As of April 2026, Chevron Corporation (NYSE: CVX) stands at a pivotal juncture in its 147-year history. Following the transformative $53 billion acquisition of Hess Corporation in mid-2025, Chevron has solidified its position as a global energy titan with a diversified portfolio that bridges the gap between traditional fossil fuel dominance and the emerging low-carbon economy. At a time when global energy markets are recalibrating after years of geopolitical volatility, Chevron’s "pragmatic discipline" strategy—led by CEO Mike Wirth—has made it a focal point for institutional investors seeking a balance of growth, yield, and operational resilience. This research feature examines whether Chevron’s bet on massive offshore assets in Guyana and shale dominance in the Permian Basin can sustain its premium valuation amidst an intensifying climate litigation landscape.

Historical Background

Chevron’s roots trace back to the 1879 founding of the Pacific Coast Oil Company. It rose to prominence as a key component of the Standard Oil trust before being spun off as an independent entity, the Standard Oil Company of California (Socal), following the landmark 1911 antitrust ruling. Throughout the 20th century, the company was a pioneer, discovering the legendary oil fields of Saudi Arabia in the 1930s—a discovery that birthed Saudi Aramco.
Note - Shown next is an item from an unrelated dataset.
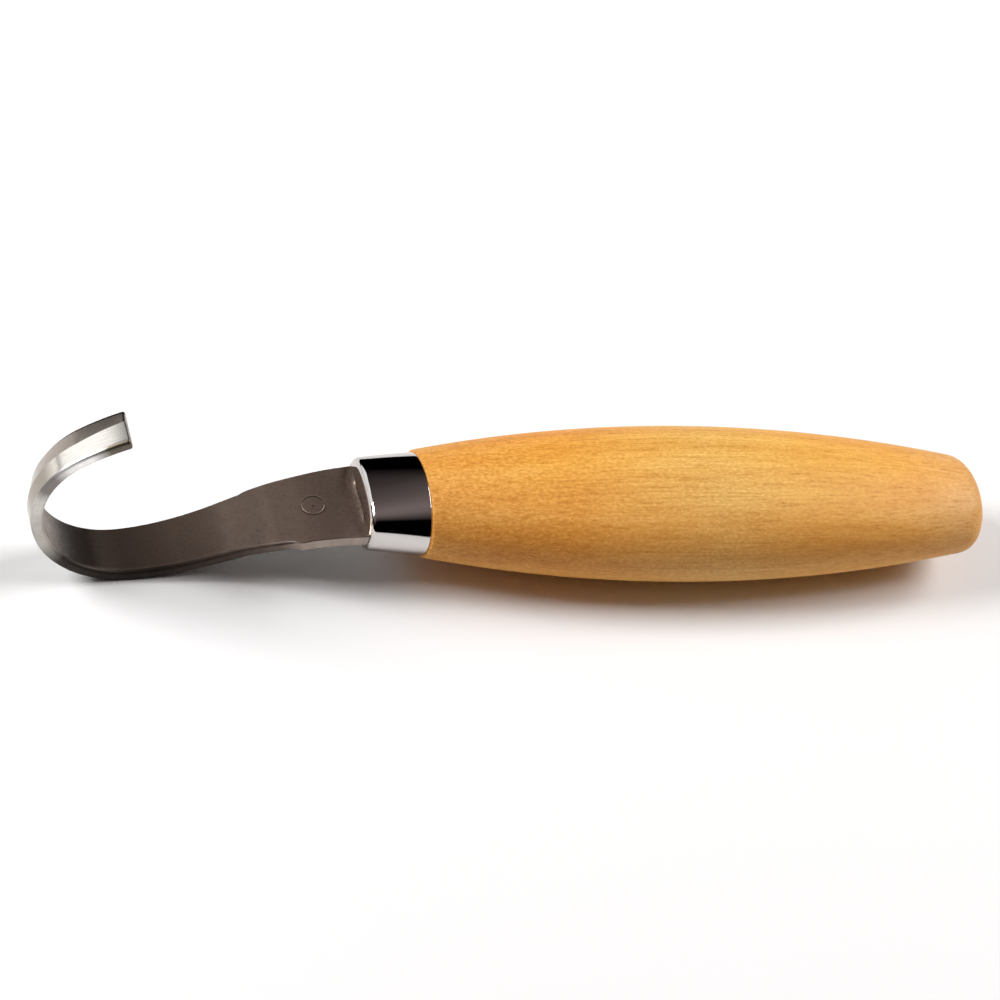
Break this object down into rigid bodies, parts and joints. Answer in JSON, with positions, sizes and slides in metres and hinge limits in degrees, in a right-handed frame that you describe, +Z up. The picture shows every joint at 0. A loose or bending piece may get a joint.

The modern iteration of Chevron is the product of aggressive, strategic consolidation. Key milestones include the 1984 acquisition of Gulf Oil, the 2001 merger with Texaco, and the 2020 purchase of Noble Energy. However, the most defining chapter of its recent history was the 2025 closure of the Hess acquisition. This deal, which faced a high-stakes arbitration challenge from rivals, gave Chevron a 30% stake in the Stabroek Block in Guyana, arguably the most significant oil discovery of the 21st century.

Business Model

Chevron operates as an integrated energy company, a model designed to provide natural hedges against price volatility. Its business is divided into two primary segments:

  • Upstream: This is the company's profit engine, responsible for the exploration, development, and production of crude oil and natural gas. Major hubs include the Permian Basin (where production hit a record 1 million boe/d in 2025), the Gulf of Mexico, and the massive LNG operations in Australia (Gorgon and Wheatstone).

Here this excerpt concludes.